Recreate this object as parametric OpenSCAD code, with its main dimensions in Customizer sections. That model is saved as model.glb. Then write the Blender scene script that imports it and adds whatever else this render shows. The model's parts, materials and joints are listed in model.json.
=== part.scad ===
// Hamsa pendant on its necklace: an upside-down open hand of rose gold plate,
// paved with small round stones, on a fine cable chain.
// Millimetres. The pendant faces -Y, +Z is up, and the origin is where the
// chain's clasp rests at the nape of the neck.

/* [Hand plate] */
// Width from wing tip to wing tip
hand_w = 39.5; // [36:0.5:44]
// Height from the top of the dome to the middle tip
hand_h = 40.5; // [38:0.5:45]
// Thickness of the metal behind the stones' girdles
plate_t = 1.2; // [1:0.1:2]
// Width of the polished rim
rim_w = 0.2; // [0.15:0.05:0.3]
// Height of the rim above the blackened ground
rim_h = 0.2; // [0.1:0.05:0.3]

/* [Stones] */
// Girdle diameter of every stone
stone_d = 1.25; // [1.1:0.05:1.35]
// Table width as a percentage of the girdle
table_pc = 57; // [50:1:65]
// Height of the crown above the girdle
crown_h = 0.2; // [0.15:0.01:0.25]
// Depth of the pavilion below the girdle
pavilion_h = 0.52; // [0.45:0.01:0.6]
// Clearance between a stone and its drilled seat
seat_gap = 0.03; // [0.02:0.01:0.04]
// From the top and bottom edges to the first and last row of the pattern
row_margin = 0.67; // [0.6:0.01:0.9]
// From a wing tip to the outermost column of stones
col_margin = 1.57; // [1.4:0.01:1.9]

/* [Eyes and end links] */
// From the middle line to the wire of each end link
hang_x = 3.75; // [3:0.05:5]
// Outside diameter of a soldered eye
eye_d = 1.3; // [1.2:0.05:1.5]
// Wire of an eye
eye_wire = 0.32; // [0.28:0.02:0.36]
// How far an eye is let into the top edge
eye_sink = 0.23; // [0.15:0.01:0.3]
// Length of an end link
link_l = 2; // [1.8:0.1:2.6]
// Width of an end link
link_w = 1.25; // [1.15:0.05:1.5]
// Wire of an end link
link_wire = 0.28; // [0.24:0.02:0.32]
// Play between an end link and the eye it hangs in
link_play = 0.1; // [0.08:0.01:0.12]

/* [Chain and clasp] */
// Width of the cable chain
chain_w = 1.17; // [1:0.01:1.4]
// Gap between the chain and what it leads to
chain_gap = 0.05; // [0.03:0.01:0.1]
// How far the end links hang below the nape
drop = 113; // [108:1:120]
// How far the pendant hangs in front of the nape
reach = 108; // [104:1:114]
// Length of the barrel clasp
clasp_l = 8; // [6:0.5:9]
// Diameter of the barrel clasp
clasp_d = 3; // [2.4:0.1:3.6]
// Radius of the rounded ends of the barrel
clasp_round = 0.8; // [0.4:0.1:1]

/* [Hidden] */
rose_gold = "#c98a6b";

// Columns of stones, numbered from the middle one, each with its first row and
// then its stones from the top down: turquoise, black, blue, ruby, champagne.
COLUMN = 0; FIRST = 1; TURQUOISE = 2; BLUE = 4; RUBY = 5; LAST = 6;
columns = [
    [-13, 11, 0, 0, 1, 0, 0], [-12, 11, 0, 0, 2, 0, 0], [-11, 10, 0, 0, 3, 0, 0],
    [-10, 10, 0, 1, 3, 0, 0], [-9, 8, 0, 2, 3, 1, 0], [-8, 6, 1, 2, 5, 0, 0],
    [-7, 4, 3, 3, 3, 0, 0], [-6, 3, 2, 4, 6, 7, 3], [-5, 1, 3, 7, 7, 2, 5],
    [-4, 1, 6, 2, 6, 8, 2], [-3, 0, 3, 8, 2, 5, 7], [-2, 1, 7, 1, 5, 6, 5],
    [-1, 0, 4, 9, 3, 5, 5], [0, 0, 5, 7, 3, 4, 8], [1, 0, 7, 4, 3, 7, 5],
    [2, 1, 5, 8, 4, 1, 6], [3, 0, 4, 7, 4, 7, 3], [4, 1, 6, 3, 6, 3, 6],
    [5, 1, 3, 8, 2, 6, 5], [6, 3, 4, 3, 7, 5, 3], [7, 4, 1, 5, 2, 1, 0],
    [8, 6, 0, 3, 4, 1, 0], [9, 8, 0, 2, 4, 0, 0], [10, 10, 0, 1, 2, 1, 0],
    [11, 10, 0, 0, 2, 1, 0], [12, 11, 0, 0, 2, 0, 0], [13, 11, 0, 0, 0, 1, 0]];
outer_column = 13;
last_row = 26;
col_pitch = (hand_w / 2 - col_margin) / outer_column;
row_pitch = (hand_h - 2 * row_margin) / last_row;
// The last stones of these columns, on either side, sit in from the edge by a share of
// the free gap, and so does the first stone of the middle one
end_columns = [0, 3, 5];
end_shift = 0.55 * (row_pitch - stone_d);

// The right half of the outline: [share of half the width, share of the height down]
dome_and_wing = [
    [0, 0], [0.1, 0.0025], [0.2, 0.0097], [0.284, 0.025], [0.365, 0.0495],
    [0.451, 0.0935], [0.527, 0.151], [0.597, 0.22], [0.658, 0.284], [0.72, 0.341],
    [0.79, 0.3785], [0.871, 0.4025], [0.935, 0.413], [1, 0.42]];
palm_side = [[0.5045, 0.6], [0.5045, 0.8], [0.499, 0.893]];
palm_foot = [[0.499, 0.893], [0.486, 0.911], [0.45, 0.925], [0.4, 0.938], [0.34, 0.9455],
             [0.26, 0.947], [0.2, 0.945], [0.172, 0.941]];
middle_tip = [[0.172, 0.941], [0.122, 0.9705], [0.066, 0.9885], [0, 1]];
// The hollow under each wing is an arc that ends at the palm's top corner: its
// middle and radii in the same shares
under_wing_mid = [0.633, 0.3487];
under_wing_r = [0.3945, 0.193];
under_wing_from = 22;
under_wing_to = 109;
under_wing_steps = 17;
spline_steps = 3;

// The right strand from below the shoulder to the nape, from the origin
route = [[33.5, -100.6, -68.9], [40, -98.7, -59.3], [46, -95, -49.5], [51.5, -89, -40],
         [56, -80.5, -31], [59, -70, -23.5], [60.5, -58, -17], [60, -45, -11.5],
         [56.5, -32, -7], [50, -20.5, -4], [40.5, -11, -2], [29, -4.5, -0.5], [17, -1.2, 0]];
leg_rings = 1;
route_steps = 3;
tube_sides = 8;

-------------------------

THE PROBLEM: Retype the material in full. Each word must match.

REPLY:
Recreate this object as parametric OpenSCAD code, with its main dimensions in Customizer sections. That model is saved as model.glb. Then write the Blender scene script that imports it and adds whatever else this render shows. The model's parts, materials and joints are listed in model.json.
=== part.scad ===
// Hamsa pendant on its necklace: an upside-down open hand of rose gold plate,
// paved with small round stones, on a fine cable chain.
// Millimetres. The pendant faces -Y, +Z is up, and the origin is where the
// chain's clasp rests at the nape of the neck.

/* [Hand plate] */
// Width from wing tip to wing tip
hand_w = 39.5; // [36:0.5:44]
// Height from the top of the dome to the middle tip
hand_h = 40.5; // [38:0.5:45]
// Thickness of the metal behind the stones' girdles
plate_t = 1.2; // [1:0.1:2]
// Width of the polished rim
rim_w = 0.2; // [0.15:0.05:0.3]
// Height of the rim above the blackened ground
rim_h = 0.2; // [0.1:0.05:0.3]

/* [Stones] */
// Girdle diameter of every stone
stone_d = 1.25; // [1.1:0.05:1.35]
// Table width as a percentage of the girdle
table_pc = 57; // [50:1:65]
// Height of the crown above the girdle
crown_h = 0.2; // [0.15:0.01:0.25]
// Depth of the pavilion below the girdle
pavilion_h = 0.52; // [0.45:0.01:0.6]
// Clearance between a stone and its drilled seat
seat_gap = 0.03; // [0.02:0.01:0.04]
// From the top and bottom edges to the first and last row of the pattern
row_margin = 0.67; // [0.6:0.01:0.9]
// From a wing tip to the outermost column of stones
col_margin = 1.57; // [1.4:0.01:1.9]

/* [Eyes and end links] */
// From the middle line to the wire of each end link
hang_x = 3.75; // [3:0.05:5]
// Outside diameter of a soldered eye
eye_d = 1.3; // [1.2:0.05:1.5]
// Wire of an eye
eye_wire = 0.32; // [0.28:0.02:0.36]
// How far an eye is let into the top edge
eye_sink = 0.23; // [0.15:0.01:0.3]
// Length of an end link
link_l = 2; // [1.8:0.1:2.6]
// Width of an end link
link_w = 1.25; // [1.15:0.05:1.5]
// Wire of an end link
link_wire = 0.28; // [0.24:0.02:0.32]
// Play between an end link and the eye it hangs in
link_play = 0.1; // [0.08:0.01:0.12]

/* [Chain and clasp] */
// Width of the cable chain
chain_w = 1.17; // [1:0.01:1.4]
// Gap between the chain and what it leads to
chain_gap = 0.05; // [0.03:0.01:0.1]
// How far the end links hang below the nape
drop = 113; // [108:1:120]
// How far the pendant hangs in front of the nape
reach = 108; // [104:1:114]
// Length of the barrel clasp
clasp_l = 8; // [6:0.5:9]
// Diameter of the barrel clasp
clasp_d = 3; // [2.4:0.1:3.6]
// Radius of the rounded ends of the barrel
clasp_round = 0.8; // [0.4:0.1:1]

/* [Hidden] */
rose_gold = "#c98a6b";

// Columns of stones, numbered from the middle one, each with its first row and
// then its stones from the top down: turquoise, black, blue, ruby, champagne.
COLUMN = 0; FIRST = 1; TURQUOISE = 2; BLUE = 4; RUBY = 5; LAST = 6;
columns = [
    [-13, 11, 0, 0, 1, 0, 0], [-12, 11, 0, 0, 2, 0, 0], [-11, 10, 0, 0, 3, 0, 0],
    [-10, 10, 0, 1, 3, 0, 0], [-9, 8, 0, 2, 3, 1, 0], [-8, 6, 1, 2, 5, 0, 0],
    [-7, 4, 3, 3, 3, 0, 0], [-6, 3, 2, 4, 6, 7, 3], [-5, 1, 3, 7, 7, 2, 5],
    [-4, 1, 6, 2, 6, 8, 2], [-3, 0, 3, 8, 2, 5, 7], [-2, 1, 7, 1, 5, 6, 5],
    [-1, 0, 4, 9, 3, 5, 5], [0, 0, 5, 7, 3, 4, 8], [1, 0, 7, 4, 3, 7, 5],
    [2, 1, 5, 8, 4, 1, 6], [3, 0, 4, 7, 4, 7, 3], [4, 1, 6, 3, 6, 3, 6],
    [5, 1, 3, 8, 2, 6, 5], [6, 3, 4, 3, 7, 5, 3], [7, 4, 1, 5, 2, 1, 0],
    [8, 6, 0, 3, 4, 1, 0], [9, 8, 0, 2, 4, 0, 0], [10, 10, 0, 1, 2, 1, 0],
    [11, 10, 0, 0, 2, 1, 0], [12, 11, 0, 0, 2, 0, 0], [13, 11, 0, 0, 0, 1, 0]];
outer_column = 13;
last_row = 26;
col_pitch = (hand_w / 2 - col_margin) / outer_column;
row_pitch = (hand_h - 2 * row_margin) / last_row;
// The last stones of these columns, on either side, sit in from the edge by a share of
// the free gap, and so does the first stone of the middle one
end_columns = [0, 3, 5];
end_shift = 0.55 * (row_pitch - stone_d);

// The right half of the outline: [share of half the width, share of the height down]
dome_and_wing = [
    [0, 0], [0.1, 0.0025], [0.2, 0.0097], [0.284, 0.025], [0.365, 0.0495],
    [0.451, 0.0935], [0.527, 0.151], [0.597, 0.22], [0.658, 0.284], [0.72, 0.341],
    [0.79, 0.3785], [0.871, 0.4025], [0.935, 0.413], [1, 0.42]];
palm_side = [[0.5045, 0.6], [0.5045, 0.8], [0.499, 0.893]];
palm_foot = [[0.499, 0.893], [0.486, 0.911], [0.45, 0.925], [0.4, 0.938], [0.34, 0.9455],
             [0.26, 0.947], [0.2, 0.945], [0.172, 0.941]];
middle_tip = [[0.172, 0.941], [0.122, 0.9705], [0.066, 0.9885], [0, 1]];
// The hollow under each wing is an arc that ends at the palm's top corner: its
// middle and radii in the same shares
under_wing_mid = [0.633, 0.3487];
under_wing_r = [0.3945, 0.193];
under_wing_from = 22;
under_wing_to = 109;
under_wing_steps = 17;
spline_steps = 3;

// The right strand from below the shoulder to the nape, from the origin
route = [[33.5, -100.6, -68.9], [40, -98.7, -59.3], [46, -95, -49.5], [51.5, -89, -40],
         [56, -80.5, -31], [59, -70, -23.5], [60.5, -58, -17], [60, -45, -11.5],
         [56.5, -32, -7], [50, -20.5, -4], [40.5, -11, -2], [29, -4.5, -0.5], [17, -1.2, 0]];
leg_rings = 1;
route_steps = 3;
tube_sides = 8;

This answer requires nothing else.